Une partie de ces messages hostiles reprennent les arguments auxquels se heurtent souvent les femmes qui portent plainte pour viol et qui peuvent se résumer ainsi : elle l’a bien cherché. « En islam, comme on le sait tous, il est interdit de s’isoler avec un homme même s’il est un proche de la famille. Elle a accepté en faisant semblant », écrit Karim Kheloufi sur la page Facebook d’Henda Ayari. D’autres, particulièrement orduriers, mentionnent son apparence physique pour mettre en doute les faits. Sa trajectoire religieuse elle aussi est utilisée contre elle. « Je ne savais pas que les salafistes allaient dans les hôtels, je pensais que pour elles, ce n’étaient pas des endroits fréquentables », écrit « Maria » sur Oumma, un site d’information musulman. Enfin elle est souvent accusée d’avoir organisé un scandale pour mieux vendre son livre, paru à l’automne 2016. « C’est juste pathétique de la part de cette personne qui accuse gratuitement pour salir et gagner la sympathie des gens et vendre son chiffon », écrit « Un humain » sur Oumma.
Le ton est d’autant plus virulent qu’il concerne une figure dont le prestige est grand auprès d’une partie des musulmans. On le constate sur les rares sites musulmans à avoir rédigé un contenu sur cette affaire. C’est le cas d’Oumma, dont les posts sur la plainte d’Henda Ayari et celle de Tariq Ramadan ont été abondamment partagés et commentés. « Cet homme, de par ses enseignements très riches est devenu un modèle pour la jeunesse musulmane du monde », y écrit Hamed Doumbia.
Beaucoup de commentaires lui demandent « combien » on l’a payée pour s’en prendre à l’intellectuel. Car derrière cette plainte, de nombreux contributeurs devinent un complot pour l’abattre et, à travers lui, l’islam tout entier. « Ça pue le coup monté à plein nez », affirme Ali Skandari sur Oumma. « Avouez que cela arrange beaucoup de monde en Occident cette accusation », écrit « Adjissa » sur le même site.
« A quand la barmitzva ? »
Et derrière ce complot, nombre de commentateurs voient la main des « sionistes » ou, plus ouvertement, des « juifs ». L’antisémitisme imprègne avec virulence une partie de ces messages. Leurs « signataires » (ce sont souvent des pseudonymes) relaient volontiers une affirmation avancée par l’Union française des consommateurs musulmans.
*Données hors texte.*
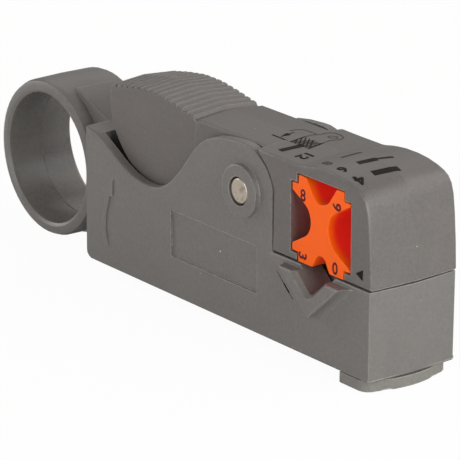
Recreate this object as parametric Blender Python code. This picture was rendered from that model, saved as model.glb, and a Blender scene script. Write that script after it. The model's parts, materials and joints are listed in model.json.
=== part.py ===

Sur son site, cette association qui organise des rencontres « en soutien à Hani Ramadan », frère de Tariq, « interdit de territoire français depuis le 8 avril 2017 », a affirmé, dans un post intitulé « Tariq Ramadan face au sionisme international », que « le site en ligne prosioniste Europe-Israël recevra 5 % de commission sur les ventes de l’ouvrage de Henda Ayari ».
Un journaliste du Courrier de l’Atlas a bien expliqué que cette mention était le fruit d’un partenariat signé avec Amazon, qui reverse à l’association ce pourcentage pour (tous) les livres vendus à partir de son site, mais cela n’a pas découragé les complotistes. « Nous avons tous conscience que les milieux sionistes s’occupent en premier lieu à vouloir détruire toutes les tendances islamistes, Tariq Ramadan faisant partie de cet effluent », assure Ahmed Eddalkra sur le site de l’Union des consommateurs musulmans. « Jesuisuneputesioniste », résume « Mohamed Papillon » sur le Facebook d’Henda Ayari.
Le nom de l’un des avocats d’Henda Ayari est aussi appelé à la rescousse. « Voici le 2e indice : avocat Jonas Haddad (certainement un membre de CRIF et LDJ) », écrit Filastine sur Oumma. « Son cabinet d’avocats se nomme Haddad-Touati-Allouche, à quand la barmitzva ? » demande Abou Tahar al-Tlemceni sur le même site. « Histoire fabriqé par des juifs pour casser Tarik, c une put tout simplement », assène « ha’s58 » sur Youtube. « Si tribunal il y a je lui conseille d’aller demander l’asile en Israël parce qu’elle va en prendre plein la tronche », prévient « Ben » sur Oumma. Voilà comment, pour une partie des commentateurs des réseaux sociaux, la plainte pour viol d’une ex-salafiste contre un islamologue musulman résulte… d’un complot « des juifs » et des « sionistes ».